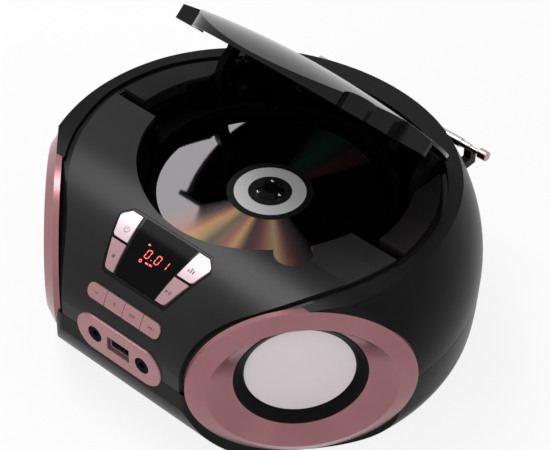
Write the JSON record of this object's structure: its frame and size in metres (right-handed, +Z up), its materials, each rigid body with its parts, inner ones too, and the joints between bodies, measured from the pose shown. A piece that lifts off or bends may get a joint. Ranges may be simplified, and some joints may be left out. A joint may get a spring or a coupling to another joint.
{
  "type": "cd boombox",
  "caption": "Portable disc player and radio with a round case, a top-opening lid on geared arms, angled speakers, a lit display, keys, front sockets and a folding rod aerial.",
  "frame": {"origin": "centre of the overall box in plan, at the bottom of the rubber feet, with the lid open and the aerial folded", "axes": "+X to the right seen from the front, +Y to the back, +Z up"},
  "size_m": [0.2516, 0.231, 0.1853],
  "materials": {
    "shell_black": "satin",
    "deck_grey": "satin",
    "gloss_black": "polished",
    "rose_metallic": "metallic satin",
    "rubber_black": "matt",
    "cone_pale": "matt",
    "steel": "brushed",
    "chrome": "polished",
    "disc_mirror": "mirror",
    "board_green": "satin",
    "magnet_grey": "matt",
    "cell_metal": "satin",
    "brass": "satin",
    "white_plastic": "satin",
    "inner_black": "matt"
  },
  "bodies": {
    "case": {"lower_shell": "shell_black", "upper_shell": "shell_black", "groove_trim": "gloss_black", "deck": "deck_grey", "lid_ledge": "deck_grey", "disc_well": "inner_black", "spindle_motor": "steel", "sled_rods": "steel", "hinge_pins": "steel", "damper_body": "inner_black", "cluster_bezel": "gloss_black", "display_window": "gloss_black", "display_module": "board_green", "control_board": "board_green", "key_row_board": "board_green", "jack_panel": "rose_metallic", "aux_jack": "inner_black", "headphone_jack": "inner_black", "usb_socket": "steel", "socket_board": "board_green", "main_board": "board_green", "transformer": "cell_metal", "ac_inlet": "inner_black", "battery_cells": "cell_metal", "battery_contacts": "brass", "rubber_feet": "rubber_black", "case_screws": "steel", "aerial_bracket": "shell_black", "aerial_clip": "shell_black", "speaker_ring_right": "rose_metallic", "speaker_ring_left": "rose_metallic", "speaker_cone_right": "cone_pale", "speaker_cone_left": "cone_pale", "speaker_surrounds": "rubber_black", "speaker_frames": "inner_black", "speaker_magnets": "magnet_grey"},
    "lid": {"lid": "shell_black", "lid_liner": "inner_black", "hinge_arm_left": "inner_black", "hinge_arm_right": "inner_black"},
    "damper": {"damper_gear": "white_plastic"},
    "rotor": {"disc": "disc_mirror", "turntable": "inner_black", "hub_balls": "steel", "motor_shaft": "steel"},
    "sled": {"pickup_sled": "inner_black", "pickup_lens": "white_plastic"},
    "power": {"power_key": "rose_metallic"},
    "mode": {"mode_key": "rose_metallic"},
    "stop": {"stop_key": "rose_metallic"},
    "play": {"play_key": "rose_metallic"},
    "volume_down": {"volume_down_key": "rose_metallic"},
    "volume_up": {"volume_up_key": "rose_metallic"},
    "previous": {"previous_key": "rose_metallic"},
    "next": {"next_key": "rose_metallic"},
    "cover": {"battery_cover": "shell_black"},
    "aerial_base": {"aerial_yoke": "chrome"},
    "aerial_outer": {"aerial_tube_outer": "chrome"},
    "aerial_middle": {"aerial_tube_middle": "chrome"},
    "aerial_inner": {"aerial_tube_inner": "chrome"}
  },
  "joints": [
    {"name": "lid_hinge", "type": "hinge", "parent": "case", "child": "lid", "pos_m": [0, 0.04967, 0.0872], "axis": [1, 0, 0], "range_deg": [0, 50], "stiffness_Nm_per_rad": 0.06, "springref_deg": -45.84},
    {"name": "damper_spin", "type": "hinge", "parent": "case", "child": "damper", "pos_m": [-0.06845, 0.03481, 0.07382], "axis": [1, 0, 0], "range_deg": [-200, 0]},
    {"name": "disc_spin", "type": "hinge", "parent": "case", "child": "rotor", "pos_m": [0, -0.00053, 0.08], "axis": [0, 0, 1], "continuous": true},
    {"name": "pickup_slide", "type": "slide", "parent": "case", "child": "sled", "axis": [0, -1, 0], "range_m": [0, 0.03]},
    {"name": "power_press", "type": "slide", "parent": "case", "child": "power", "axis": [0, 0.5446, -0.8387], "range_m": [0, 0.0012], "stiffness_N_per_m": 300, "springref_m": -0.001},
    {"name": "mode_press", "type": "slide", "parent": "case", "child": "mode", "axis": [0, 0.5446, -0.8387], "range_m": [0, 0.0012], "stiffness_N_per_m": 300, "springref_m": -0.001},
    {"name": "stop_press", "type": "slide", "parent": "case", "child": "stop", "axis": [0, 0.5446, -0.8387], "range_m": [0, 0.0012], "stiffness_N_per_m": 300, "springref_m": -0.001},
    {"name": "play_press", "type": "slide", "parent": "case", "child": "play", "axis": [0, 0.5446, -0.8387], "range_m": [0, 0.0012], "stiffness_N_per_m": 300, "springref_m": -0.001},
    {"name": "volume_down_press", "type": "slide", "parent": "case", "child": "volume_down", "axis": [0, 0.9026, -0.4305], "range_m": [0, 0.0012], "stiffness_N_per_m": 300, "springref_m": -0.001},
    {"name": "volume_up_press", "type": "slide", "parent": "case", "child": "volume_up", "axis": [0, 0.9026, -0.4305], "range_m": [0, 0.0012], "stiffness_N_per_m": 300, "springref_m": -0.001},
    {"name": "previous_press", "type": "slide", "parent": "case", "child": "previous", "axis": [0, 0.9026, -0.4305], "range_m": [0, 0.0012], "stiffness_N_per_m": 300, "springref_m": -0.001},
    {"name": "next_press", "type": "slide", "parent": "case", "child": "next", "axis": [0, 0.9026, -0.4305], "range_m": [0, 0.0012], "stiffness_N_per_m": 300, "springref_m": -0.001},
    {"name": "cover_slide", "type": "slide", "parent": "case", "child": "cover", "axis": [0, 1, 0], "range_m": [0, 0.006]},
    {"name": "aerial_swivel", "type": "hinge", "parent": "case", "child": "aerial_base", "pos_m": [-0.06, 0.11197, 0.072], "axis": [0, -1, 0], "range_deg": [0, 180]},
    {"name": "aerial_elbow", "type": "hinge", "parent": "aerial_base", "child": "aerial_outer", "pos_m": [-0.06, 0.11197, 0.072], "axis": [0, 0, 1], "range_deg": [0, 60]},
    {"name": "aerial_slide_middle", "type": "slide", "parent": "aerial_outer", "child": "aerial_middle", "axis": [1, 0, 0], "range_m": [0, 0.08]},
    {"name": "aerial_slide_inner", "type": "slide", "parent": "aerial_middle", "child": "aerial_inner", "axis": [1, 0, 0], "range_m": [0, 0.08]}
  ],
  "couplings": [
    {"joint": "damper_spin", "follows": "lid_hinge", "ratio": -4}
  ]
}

= Task prompt =
Print back all the lines verbatim.

= Complete output =
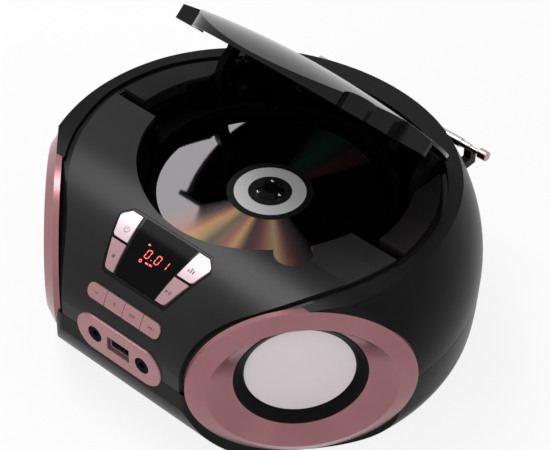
Write the JSON record of this object's structure: its frame and size in metres (right-handed, +Z up), its materials, each rigid body with its parts, inner ones too, and the joints between bodies, measured from the pose shown. A piece that lifts off or bends may get a joint. Ranges may be simplified, and some joints may be left out. A joint may get a spring or a coupling to another joint.
{
  "type": "cd boombox",
  "caption": "Portable disc player and radio with a round case, a top-opening lid on geared arms, angled speakers, a lit display, keys, front sockets and a folding rod aerial.",
  "frame": {"origin": "centre of the overall box in plan, at the bottom of the rubber feet, with the lid open and the aerial folded", "axes": "+X to the right seen from the front, +Y to the back, +Z up"},
  "size_m": [0.2516, 0.231, 0.1853],
  "materials": {
    "shell_black": "satin",
    "deck_grey": "satin",
    "gloss_black": "polished",
    "rose_metallic": "metallic satin",
    "rubber_black": "matt",
    "cone_pale": "matt",
    "steel": "brushed",
    "chrome": "polished",
    "disc_mirror": "mirror",
    "board_green": "satin",
    "magnet_grey": "matt",
    "cell_metal": "satin",
    "brass": "satin",
    "white_plastic": "satin",
    "inner_black": "matt"
  },
  "bodies": {
    "case": {"lower_shell": "shell_black", "upper_shell": "shell_black", "groove_trim": "gloss_black", "deck": "deck_grey", "lid_ledge": "deck_grey", "disc_well": "inner_black", "spindle_motor": "steel", "sled_rods": "steel", "hinge_pins": "steel", "damper_body": "inner_black", "cluster_bezel": "gloss_black", "display_window": "gloss_black", "display_module": "board_green", "control_board": "board_green", "key_row_board": "board_green", "jack_panel": "rose_metallic", "aux_jack": "inner_black", "headphone_jack": "inner_black", "usb_socket": "steel", "socket_board": "board_green", "main_board": "board_green", "transformer": "cell_metal", "ac_inlet": "inner_black", "battery_cells": "cell_metal", "battery_contacts": "brass", "rubber_feet": "rubber_black", "case_screws": "steel", "aerial_bracket": "shell_black", "aerial_clip": "shell_black", "speaker_ring_right": "rose_metallic", "speaker_ring_left": "rose_metallic", "speaker_cone_right": "cone_pale", "speaker_cone_left": "cone_pale", "speaker_surrounds": "rubber_black", "speaker_frames": "inner_black", "speaker_magnets": "magnet_grey"},
    "lid": {"lid": "shell_black", "lid_liner": "inner_black", "hinge_arm_left": "inner_black", "hinge_arm_right": "inner_black"},
    "damper": {"damper_gear": "white_plastic"},
    "rotor": {"disc": "disc_mirror", "turntable": "inner_black", "hub_balls": "steel", "motor_shaft": "steel"},
    "sled": {"pickup_sled": "inner_black", "pickup_lens": "white_plastic"},
    "power": {"power_key": "rose_metallic"},
    "mode": {"mode_key": "rose_metallic"},
    "stop": {"stop_key": "rose_metallic"},
    "play": {"play_key": "rose_metallic"},
    "volume_down": {"volume_down_key": "rose_metallic"},
    "volume_up": {"volume_up_key": "rose_metallic"},
    "previous": {"previous_key": "rose_metallic"},
    "next": {"next_key": "rose_metallic"},
    "cover": {"battery_cover": "shell_black"},
    "aerial_base": {"aerial_yoke": "chrome"},
    "aerial_outer": {"aerial_tube_outer": "chrome"},
    "aerial_middle": {"aerial_tube_middle": "chrome"},
    "aerial_inner": {"aerial_tube_inner": "chrome"}
  },
  "joints": [
    {"name": "lid_hinge", "type": "hinge", "parent": "case", "child": "lid", "pos_m": [0, 0.04967, 0.0872], "axis": [1, 0, 0], "range_deg": [0, 50], "stiffness_Nm_per_rad": 0.06, "springref_deg": -45.84},
    {"name": "damper_spin", "type": "hinge", "parent": "case", "child": "damper", "pos_m": [-0.06845, 0.03481, 0.07382], "axis": [1, 0, 0], "range_deg": [-200, 0]},
    {"name": "disc_spin", "type": "hinge", "parent": "case", "child": "rotor", "pos_m": [0, -0.00053, 0.08], "axis": [0, 0, 1], "continuous": true},
    {"name": "pickup_slide", "type": "slide", "parent": "case", "child": "sled", "axis": [0, -1, 0], "range_m": [0, 0.03]},
    {"name": "power_press", "type": "slide", "parent": "case", "child": "power", "axis": [0, 0.5446, -0.8387], "range_m": [0, 0.0012], "stiffness_N_per_m": 300, "springref_m": -0.001},
    {"name": "mode_press", "type": "slide", "parent": "case", "child": "mode", "axis": [0, 0.5446, -0.8387], "range_m": [0, 0.0012], "stiffness_N_per_m": 300, "springref_m": -0.001},
    {"name": "stop_press", "type": "slide", "parent": "case", "child": "stop", "axis": [0, 0.5446, -0.8387], "range_m": [0, 0.0012], "stiffness_N_per_m": 300, "springref_m": -0.001},
    {"name": "play_press", "type": "slide", "parent": "case", "child": "play", "axis": [0, 0.5446, -0.8387], "range_m": [0, 0.0012], "stiffness_N_per_m": 300, "springref_m": -0.001},
    {"name": "volume_down_press", "type": "slide", "parent": "case", "child": "volume_down", "axis": [0, 0.9026, -0.4305], "range_m": [0, 0.0012], "stiffness_N_per_m": 300, "springref_m": -0.001},
    {"name": "volume_up_press", "type": "slide", "parent": "case", "child": "volume_up", "axis": [0, 0.9026, -0.4305], "range_m": [0, 0.0012], "stiffness_N_per_m": 300, "springref_m": -0.001},
    {"name": "previous_press", "type": "slide", "parent": "case", "child": "previous", "axis": [0, 0.9026, -0.4305], "range_m": [0, 0.0012], "stiffness_N_per_m": 300, "springref_m": -0.001},
    {"name": "next_press", "type": "slide", "parent": "case", "child": "next", "axis": [0, 0.9026, -0.4305], "range_m": [0, 0.0012], "stiffness_N_per_m": 300, "springref_m": -0.001},
    {"name": "cover_slide", "type": "slide", "parent": "case", "child": "cover", "axis": [0, 1, 0], "range_m": [0, 0.006]},
    {"name": "aerial_swivel", "type": "hinge", "parent": "case", "child": "aerial_base", "pos_m": [-0.06, 0.11197, 0.072], "axis": [0, -1, 0], "range_deg": [0, 180]},
    {"name": "aerial_elbow", "type": "hinge", "parent": "aerial_base", "child": "aerial_outer", "pos_m": [-0.06, 0.11197, 0.072], "axis": [0, 0, 1], "range_deg": [0, 60]},
    {"name": "aerial_slide_middle", "type": "slide", "parent": "aerial_outer", "child": "aerial_middle", "axis": [1, 0, 0], "range_m": [0, 0.08]},
    {"name": "aerial_slide_inner", "type": "slide", "parent": "aerial_middle", "child": "aerial_inner", "axis": [1, 0, 0], "range_m": [0, 0.08]}
  ],
  "couplings": [
    {"joint": "damper_spin", "follows": "lid_hinge", "ratio": -4}
  ]
}